I absolutely love the idea of soundtracks for books and approached this playlist from that angle. Music is a large part of my process, and I often listen to songs on repeat when writing scenes. Finding a song that aligns with the emotion or experience I’m trying to communicate helps me go deeper and stay in the moment. That didn’t happen with each of these songs, but if I could pair them to someone’s reading of Belonging to the Air, these are the ones I’d choose. The songs either evoke a mood or align closely with the novel’s movement. I’m intense about lyrics and sound quality. For most of the songs, the specific versions were hand selected. A good stretch of time, beverage of choice, and quality headphones are recommended.
“Loving You” by Minnie Riperton (Perfect Angel)
Love between mothers and daughters is at the core of Belonging to the Air. The relationships between the Bennett women are as complicated as they are fierce. When I imagine their moments of peace and connection, the light and love in this Minnie Riperton song captures them perfectly.
“By Your Side” by Sade (Lovers Rock)
If we are fortunate, childhood is a time in our life that promises so many forevers. Summer will last forever. Our friendships will last, as well as the stability of our family. That’s the promise early in the novel—that the Bennett women and the town, despite their constraints and disagreements, will always be there for each other.

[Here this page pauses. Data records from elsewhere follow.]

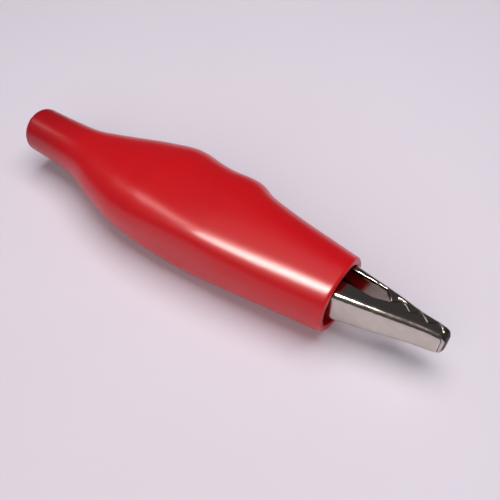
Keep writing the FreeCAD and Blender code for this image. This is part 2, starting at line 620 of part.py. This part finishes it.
far_angle, far_touch = tangent_point(leg_ends[0], 1)
near_angle, near_touch = tangent_point(leg_ends[1], -1)
part_turn = ((near_angle - far_angle) / (2 * math.pi)) % 1
room = 2 * number(f"{MOVING_HALF} - sizes.sheet_metal - sizes.spring_side_gap") - wire
turns = math.floor(room / coil_pitch - part_turn) + part_turn
coil_height = turns * coil_pitch
helix = Part.makeHelix(coil_pitch, coil_height, coil_radius)
helix.rotate(Vector(0, 0, 0), Vector(0, 0, 1), math.degrees(far_angle))
helix.translate(pivot + Vector(0, 0, -coil_height / 2))
start = helix.Edges[0].valueAt(helix.Edges[0].FirstParameter)
heading = helix.Edges[0].tangentAt(helix.Edges[0].FirstParameter)
section = Part.Wire(Part.makeCircle(wire / 2, start, heading))
coil = Part.Wire(helix.Edges).makePipeShell([section], True, True)
solids = [coil]
legs = [(far_touch, leg_ends[0], -coil_height / 2), (near_touch, leg_ends[1], coil_height / 2)]
for touch, target, z in legs:
    run = target - touch
    lap = run * (number("sizes.spring_play") / run.Length)
    foot = touch - lap + Vector(0, 0, z)
    solids.append(Part.makeCylinder(wire / 2, (run + lap).Length, foot, run))
spring_shape = solids[0].fuse(solids[1:])
spring = doc.addObject("Part::Feature", "jaw_spring")
spring.Label = "jaw_spring"
spring.Shape = spring_shape
spring.Placement = fixed_jaw.Placement

doc.recompute()
spring.Placement = fixed_jaw.Placement

pieces = [fixed_jaw, moving_jaw, boot, rivet, screw, spring]
for item in doc.Objects:
    if "Invalid" in item.State or "Error" in item.State:
        raise RuntimeError(f"{item.Name} failed: {item.State}")
for piece in pieces:
    if piece.Shape.isNull() or not piece.Shape.isValid():
        raise RuntimeError(piece.Label + " has no valid shape")

os.makedirs("parts", exist_ok=True)
for piece in pieces:
    shape = piece.Shape
    shape.exportStep(f"parts/{piece.Label}.step")
    box = shape.BoundBox
    print(f"{piece.Label}: {len(shape.Solids)} solid, {shape.Volume:.2f} mm3, "
          f"x {box.XMin:.2f} {box.XMax:.2f}, y {box.YMin:.2f} {box.YMax:.2f}, "
          f"z {box.ZMin:.2f} {box.ZMax:.2f}")
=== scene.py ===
# %% [markdown]
# # Dressing an insulated crocodile clip
# The clip is a small test-lead end: two pressed jaws on one rivet, a torsion spring that keeps them shut,
# a screw that holds the wire, and a soft red boot pulled over all of it. The solids come packed from CAD
# and stay where they are. This lesson gives them their looks, and remakes those that CAD leaves plain.
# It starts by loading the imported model, because every later piece takes its place from it. The box that
# the model fills is measured here.

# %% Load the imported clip
import json
import math

import bmesh
import bpy
from mathutils import Matrix, Quaternion, Vector


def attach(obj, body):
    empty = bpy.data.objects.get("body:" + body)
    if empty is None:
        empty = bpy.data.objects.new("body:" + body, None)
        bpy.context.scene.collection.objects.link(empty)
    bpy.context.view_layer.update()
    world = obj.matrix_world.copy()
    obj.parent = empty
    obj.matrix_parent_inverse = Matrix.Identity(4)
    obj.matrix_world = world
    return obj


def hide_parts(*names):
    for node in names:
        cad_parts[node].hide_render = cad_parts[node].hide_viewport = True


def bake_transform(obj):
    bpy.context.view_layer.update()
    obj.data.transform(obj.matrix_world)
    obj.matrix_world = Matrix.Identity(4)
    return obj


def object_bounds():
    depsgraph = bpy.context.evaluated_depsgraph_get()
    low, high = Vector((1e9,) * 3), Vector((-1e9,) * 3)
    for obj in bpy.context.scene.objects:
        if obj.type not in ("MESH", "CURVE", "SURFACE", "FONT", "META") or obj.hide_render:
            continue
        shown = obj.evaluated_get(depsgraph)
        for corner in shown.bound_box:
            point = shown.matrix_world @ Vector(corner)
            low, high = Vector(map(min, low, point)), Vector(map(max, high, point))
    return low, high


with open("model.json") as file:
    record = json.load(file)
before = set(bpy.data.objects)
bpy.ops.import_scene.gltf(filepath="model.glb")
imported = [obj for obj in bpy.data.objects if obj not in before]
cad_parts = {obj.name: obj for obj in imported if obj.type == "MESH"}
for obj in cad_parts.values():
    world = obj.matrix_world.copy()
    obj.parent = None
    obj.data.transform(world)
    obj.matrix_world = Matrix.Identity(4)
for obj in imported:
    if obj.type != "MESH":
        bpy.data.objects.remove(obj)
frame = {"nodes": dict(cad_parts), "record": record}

MM = 0.001
cad_low, cad_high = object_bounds()
print("CAD box in mm:", [round(side / MM, 2) for side in cad_high - cad_low])

# %% [markdown]
# ## Where the lead goes
# Every form of the clip is laid out about the line of the lead, which enters at the tail and ends at the
# teeth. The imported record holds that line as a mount, so it is read from there and not typed again.

# %% The lead's line
mounts = {mount["name"]: mount for mount in frame["record"]["mounts"]}
TAIL_END = Vector(mounts["cable_entry"]["pos_m"])
print("tail end in mm:", [round(value / MM, 2) for value in TAIL_END])


def on_clip(along, toward_fixed_jaw, up=0.0):
    """A point measured in mm from the middle of the tail's end."""
    return TAIL_END + Vector((along, toward_fixed_jaw, up)) * MM


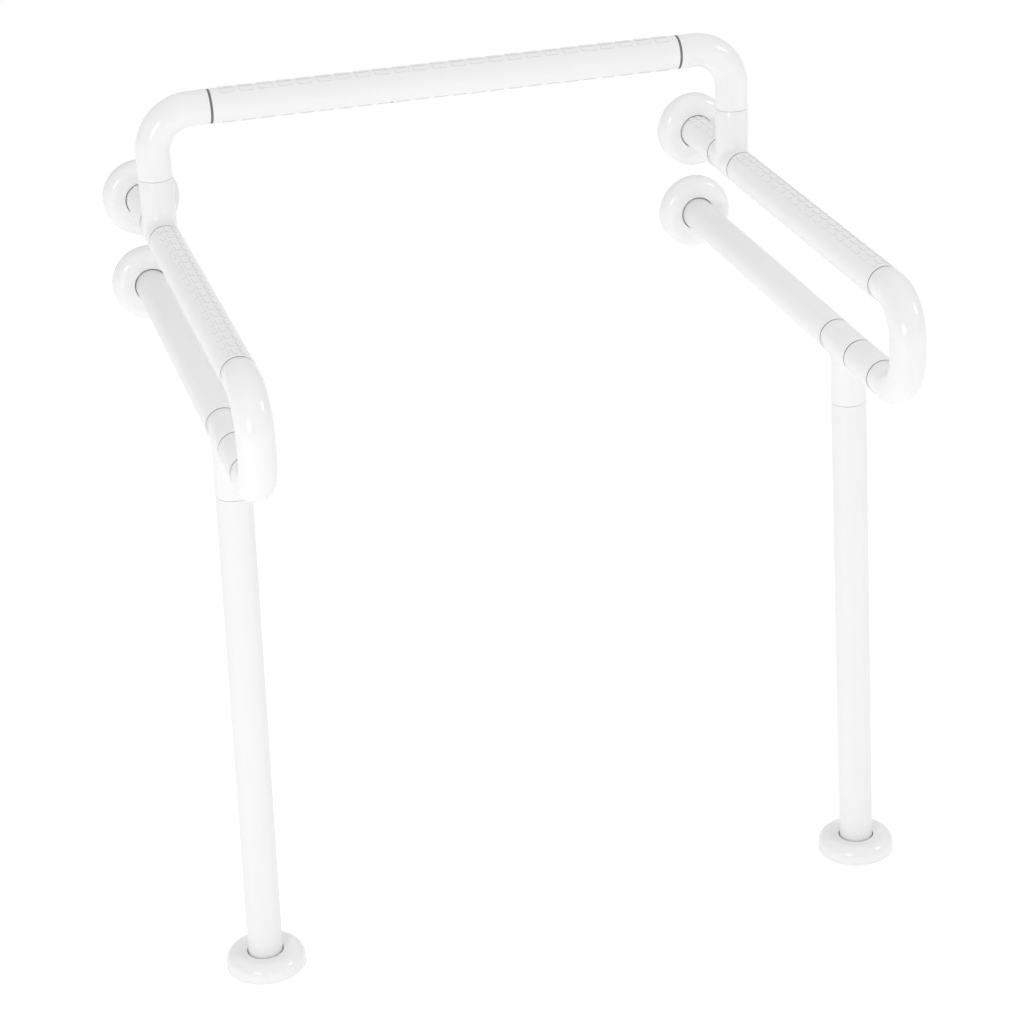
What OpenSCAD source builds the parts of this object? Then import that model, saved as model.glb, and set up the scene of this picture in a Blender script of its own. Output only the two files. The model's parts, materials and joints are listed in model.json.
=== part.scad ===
// Toilet safety frame: a grab frame of nylon-covered steel tube, fixed to the wall
// behind a toilet and to the floor on both sides of it. Millimetres.
//
// Origin: centre of the footprint, on the floor. +Z is up, the wall stands on the +Y
// side and the user sits facing -Y. "left" is -X and "right" is +X (side = -1 and 1).
//
// Every straight tube is a nylon sleeve over a steel core tube. Every moulding (tee or
// bend) holds a steel insert whose spigots plug into the core tubes next to it, and a
// grub screw locks each of those joints.

/* [Frame] */
// Distance from the wall to the front of the arms
frame_depth = 625; // [600:5:700]
// Distance between the centre lines of the two arms
arm_spacing = 618; // [580:2:700]
// Height of the handrails' centre line above the floor
handrail_height = 675; // [650:5:720]
// Distance between the centre lines of the handrail and the lower rail
rail_gap = 95; // [92:1:110]
// Height of the crossbar's centre line above the handrails
crossbar_rise = 125; // [120:5:160]
// Outward lean of each leg in degrees
leg_splay = 1.5; // [0:0.5:2]

/* [Tube] */
// Outer diameter of the nylon sleeves and mouldings
tube_d = 35; // [34:1:36]
// Outer diameter of the steel core tubes
core_d = 25; // [24:0.5:26]
// Wall thickness of the steel core tubes and of the steel inserts
core_wall = 1.5; // [1.2:0.1:2]
// Chamfer on the ends of the nylon sleeves
sleeve_chamfer = 0.6; // [0.3:0.1:1]

/* [Mouldings] */
// Distance from the wall to the centre of the upper tees
upper_tee_from_wall = 131; // [120:1:150]
// Distance from the wall to the centre of the lower tees
lower_tee_from_wall = 461; // [450:1:470]
// Half the length of a tee along its rail
tee_half = 31; // [28:1:34]
// Length of a tee's branch, from the rail's centre line
tee_branch = 58; // [52:1:62]
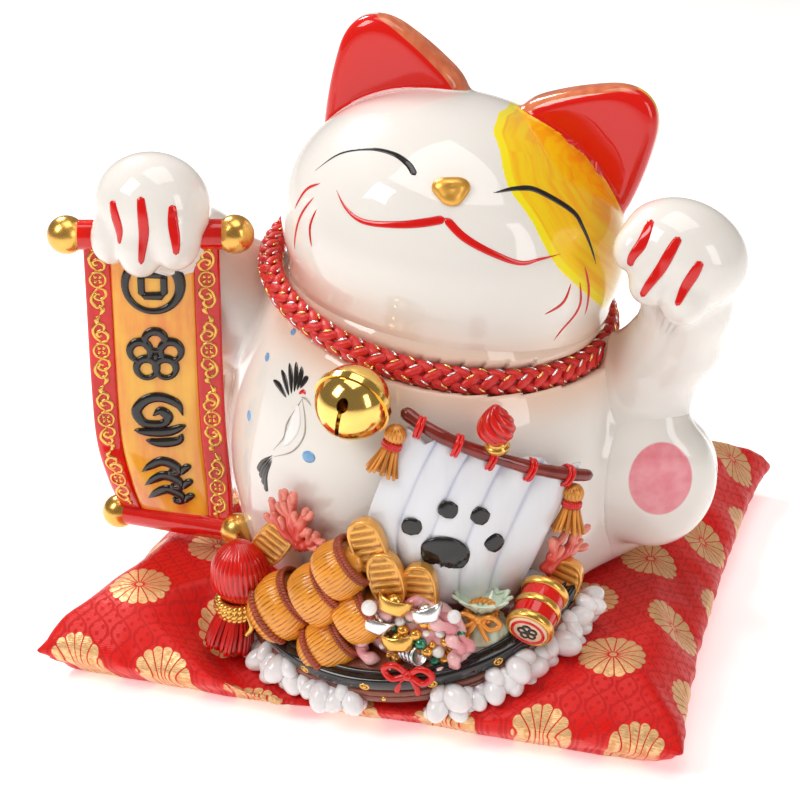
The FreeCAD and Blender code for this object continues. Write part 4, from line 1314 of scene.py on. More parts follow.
@dataclass
class Sail:
    """The glazed sail of five panels, its yard, ties, tassels, and the mast's finial."""

    belly: Belly
    left: tuple = ((21, 141), (12, 120), (5.5, 95), (12, 70))
    right: tuple = ((90, 117), (83, 98), (75, 77), (66, 55))
    yard: tuple = ((17.5, 147, 8), (36, 138.5, 12), (57, 129, 12), (76, 120, 12), (95, 111, 12))
    ties: tuple = ((27, 143), (43, 135.5), (57, 129), (72, 122), (86, 115.5))

    def surface(self, s: Array, t: Array, lift: Array | float) -> tuple[Array, Array]:
        """Points of the sail for shares across and down: between its two edges, bowed at the hem."""
        left, right = smooth_path(self.left, 100), smooth_path(self.right, 100)
        k = np.linspace(0, 1, 100)
        x0, z0, x1, z1 = (np.interp(t, k, side[:, c]) for side in (left, right) for c in (0, 1))
        arch = 3.2 * 4 * s * (1 - s) * (1 - t)
        scallop = 4.6 * (1 - np.abs(np.cos(math.pi * 4 * np.clip(s, 0.02, 0.98)))) * np.exp(-t * 12)
        hem = -3.0 * np.sin(math.pi * s) * smooth_step(t, 0.75, 1.0)
        x, z = x0 + (x1 - x0) * s, z0 + (z1 - z0) * s + arch - scallop + hem
        return self.belly.on(x, z, 11.0 + lift)

    def face(self, across: Array, up: Array) -> tuple[Array, Array]:
        """The sail's front for millimetres from its middle, level with the yard."""
        s, t = 0.5 + (across + 0.10 * up) / 64.0, 0.53 - up / 62.0
        return self.surface(s, t, self.swell(s, t) + 0.2)

    @staticmethod
    def swell(s: Array, t: Array) -> Array:
        """How far the front stands out: each panel is bowed, and the whole fills towards the hem."""
        return 1.5 * np.abs(np.sin(5 * math.pi * s)) ** 0.7 + 3.0 * np.sin(math.pi * s) * t * (1.2 - t) * 2

    def build(self) -> None:
        """Sail, figure, yard, ties, finial and tassels."""
        t, s = np.meshgrid(np.linspace(0, 1, 70), np.linspace(0, 1, 101), indexing="ij")
        out = self.swell(s, t)
        front, _ = self.surface(s, t, out)
        back, _ = self.surface(s, t, out * 0.7 - 2.4)
        gap = np.abs(((5 * s + 0.5) % 1.0) - 0.5)
        # Painted lavender shade: a thin line on each seam, a broad shade beside it that fades downwards, a
        # band just under the yard and more towards the hem; the back is evenly shaded.
        seam = 0.42 * np.exp(-np.square(gap / 0.045)) + 0.30 * np.exp(-np.square(gap / 0.22)) * np.exp(-t * 2)
        shade = np.clip(seam * (s > 0.05) * (s < 0.95) + 0.25 * np.exp(-t * 6) + 0.18 * t * t, 0, 1)
        both = np.concatenate([shade, np.full_like(shade, 0.3)], axis=1)
        pile = Pile().grid(slab(front, back), closed=False, wash=np.concatenate([both[:1], both, both[-1:]]))
        pile.piece("sail_panels", SAIL_WHITE, "sail", weld=True)
        ink = Pile()
        Motif.PAW.lay(ink, self.face, (1.0, -2.0), 23.0, 1.1)
        ink.piece("sail_figure", STROKE_BLACK)
        way = smooth_path(self.yard, 60)
        path, out_dir = self.belly.on(way[:, 0], way[:, 1], way[:, 2])
        k = np.linspace(0, 1, 60)
        r = 3.0 * np.sqrt(np.clip(np.minimum(k, 1 - k) * 40 + 0.12, 0, 1)) + 0.18 * np.sin(k * 31) ** 3
        Pile().grid(tube(path, r, out_dir, 20)).piece("sail_yard_glazed", YARD, "sail_yard")
        pile, knots = Pile(), unit(path[40] - path[20])
        for x, z in self.ties:
            centre, out_at = self.belly.on(x, z, 12.0)
            for step in (-0.9, 0.9):
                a = angles(26)[:, None]
                low = np.cross(knots, out_at)
                ring = centre + knots * step + 3.5 * (np.cos(a) * out_at + np.sin(a) * low)
                ring += low * 2.2 * np.maximum(np.sin(a), 0) * (1 if low[2] < 0 else -1)
                pile.grid(tube(ring, 0.95, knots, 8, loop=True), loop=True)
        pile.piece("yard_tie_loops", RED_GLAZE, "yard_ties")
        self.finial()
        for name, x, z, lean in (("right", 17, 139, -5), ("left", 89, 106, -1)):
            top, _ = self.belly.on(x, z, 13.0)
            self.tassel(name, top, top + vec(lean, -3, -17))

    def finial(self) -> None:
        """The red onion with twisting grooves, over a gilt collar."""
        foot, _ = self.belly.on(59, 131.5, 12.0)
        h = np.linspace(0, 1, 44)[:, None]
        a = angles(72)[None, :]
        groove = np.abs(np.sin(4.0 * (a + 2.6 * h)))
        body = 8.6 * np.sin(math.pi * np.clip(h, 0, 1) ** 0.8) ** 0.7 * (1 - 0.32 * h**2) + 0.3
        r = body * (0.86 + 0.14 * groove**0.6)
        axis = unit(vec(0, -4, 21))
        u = unit(np.cross(axis, vec(0, 1, 0)))
        p = (foot + vec(0, -2.2, 4.5) + (19.5 * h)[..., None] * axis
             + r[..., None] * (np.cos(a)[..., None] * u + np.sin(a)[..., None] * np.cross(axis, u)))
        # Painted shade: darker in the twisting grooves.
        pile = Pile().grid(p, wash=np.clip(1.0 - groove * 2.2, 0, 1))
        pile.piece("mast_finial_onion", RED_FRINGE, "mast_finial")
        pile = Pile()
        profile = np.array([(0.5, -0.5), (4.2, -0.5), (5.4, 1.0), (5.6, 2.2), (4.6, 3.4), (5.0, 4.2),
                            (4.2, 5.2), (0.5, 5.2)])
        pile.grid(lathe(smooth_path(profile, 26), foot + vec(0, -0.6, 0.5), vec(0, -0.2, 1), 32))
        pile.piece("mast_collar_gilt", GILT, "mast_collar")

    def tassel(self, name: str, top: Array, hem: Array) -> None:
        """A gilt tassel: a grooved ball, a red band and a fan of strands."""
        pile = Pile()
        a = angles(48)[None, :]
        lat = np.linspace(-1.45, 1.45, 16)[:, None]
        groove = np.abs(np.sin(8 * a + 1.5 * lat))
        r = 4.9 * np.cos(lat) * (0.88 + 0.12 * groove)
        p = np.stack([r * np.cos(a), r * np.sin(a), 4.7 * np.sin(lat) + 0 * a], -1)
        # Painted shade: darker in the ball's grooves.
        pile.grid(top + p, wash=np.clip(1 - 2.0 * groove, 0, 1))
        for count, r0, r1, thick in ((15, 2.6, 7.2, 1.0), (11, 1.2, 4.0, 1.1)):
            for i, strand in enumerate(strands(top + (hem - top) * 0.24, hem, r0, r1, count, thick)):
                shade = np.full(strand.shape[:2], 0.15 + 0.35 * (i % 3 == 0))
                # Painted shade at the strands' tops, under the band.
                shade[:2] = 0.9
                pile.grid(strand, wash=shade)
        pile.piece(f"{name}_yard_tassel_gilt", FRINGE, f"{name}_yard_tassel")
        band = Pile()
        for k in (0.24, 0.31):
            rope_ring(band, top + (hem - top) * k, hem - top, 3.3, 1.3, 12)
        band.piece(f"{name}_yard_tassel_band", RED_GLAZE)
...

“Fool of Me” by Meshell Ndegeocello (Bitter)
There is youthful disbelief in one’s first heartbreak (or at least there was in mine). The questioning and disbelief in “Fool of Me” is as gentle as it is honest. It evokes the awkwardness that Bird experiences as her town expects her to interact with her first love and act like nothing ever happened between them.
“Astral Plane” by Valerie June (The Order of Time)
I love the ethereality of this song and Valerie June’s voice. As Bird endures some of the most emotionally challenging transitions of her life, I think of the existential and lyrical beauty of we and our ancestors “dancing on the astral plane” and finding our lights inside ourselves.
“Sinnerman” by Nina Simone (Felix Da Housecat’s Heavenly House Mix)
This song is a call and response with the one that follows it. If you’ve ever had to come out in a religious family, you know that the first piano licks in this mix match your heartbeat. And, also that, people will try to take you to the end times real quick, asking you to forfeit your life for some future risk or reward.
“Ain’t Go No- I Got Life” by Nina Simone (The Essential Nina Simone)
After a lifetime of family pressure and expectations that she knows she can’t meet, Bird is forced to question and answer who she is, what she values, and what she wants out of life. Nina Simone’s perfectly imperfect, unwavering, and unapologetic voice claims herself and her love herself, in a way that I imagine Bird does so.
“Pocketbook” by Meshell Ndegeocello (Cookie: The Anthropological Mixtape)
Enter Leah. You know her . . . or someone like her. The one (two or there) you should have left alone—but didn’t. Oh well, what’s a little heartbreak and a few hard lessons learned in life. “Pocketbook” and the Tracy Chapman song, “Give Me One Reason” that follows it are a flirtatious call and response. For her piece, Leah or “Big Lee” offers Bird the sexy, dangerousness of the Harlem Renaissance.
“Give Me One Reason” by Tracy Chapman (New Beginning)
And even with all the bravado of the previous song, the response is Give Me One Reason. I’ve always loved the playfulness and clear standard setting of this song. And for all the beats and bass of Pocketbook, the response is simple, matter-of-fact, and self-affirming.
“It Might Not Be Right” by Ruthie Foster (Promise of a Brand New Day)
I couldn’t make a playlist with Texas Blues Goddess, Ruthie Foster. Bird went to NYC to find either solace or acceptance. She didn’t find (or expect to find) a community without bias. “It might not be right” evokes Bird’s acceptance of this reality, as well as her clarity that she is who she is. It may not work for everyone else, but it’s all right for her.
“Angel” by Aretha Franklin, [(Hey Now Hey, (The Other Side of the Sky)]
Sung by Aretha Franklyn and written by her younger sister Carolyn Franklyn, “Angel” has one of the interest piquing openings. I’m not nosy, y’all, but there has got to be a story in it (if you know, you know). I picture Bird and her chosen family in New York sitting around a kitchen table sipping tea (or something harder), and Bird basically saying “don’t put the limitations on my heart that my family in Illinois did. Can you love all of me?”
“Welcome Home,” Ruthie Foster, (Keep it Burning)
If you’ve left home, it’s hard to find your way back. In this live version of “Welcome Home,” Ruthie (if you ever read this, can I call you Ruthie?) captures the love and the pain beautifully, and mashes in a song from her “favorite Irish band” as she called them in an interview.
“If I had a Hammer,” Ruthie Foster, (Let it Burn)
Like I said earlier, this playlist was made for good headphones. If you haven’t put them on by now, you need to do so, and hear the soul reverberations in the call for justice and the healing of connection between men and women who have been oppressed and harmed for generations. This song marks Bird’s realization of her role in her family and town, as well as the ability to be herself among her people.
“Feeling Good” by Nina Simone, (I Put a Spell on You)
The last song on this playlist goes to Nina Simone who fought with the world and herself for the betterment of both and paid the price for it. I hope we can all feel good in the simplest of ways: “Butterflies all havin’ fun, you know what I mean, sleep in peace when day is done, that’s what I mean.”
Avery Irons was born and raised in central Illinois. She is the author of the novella Glass Men, which won Big Fiction magazine’s Novella Prize, and short fiction that has appeared in the African American Review, Ragazine, and Sinister Wisdom. She holds an MFA in creative writing from the University of Illinois Urbana-Champaign and received support for the completion of Belonging to the Air through the Kimbilio Novel Mentorship Program.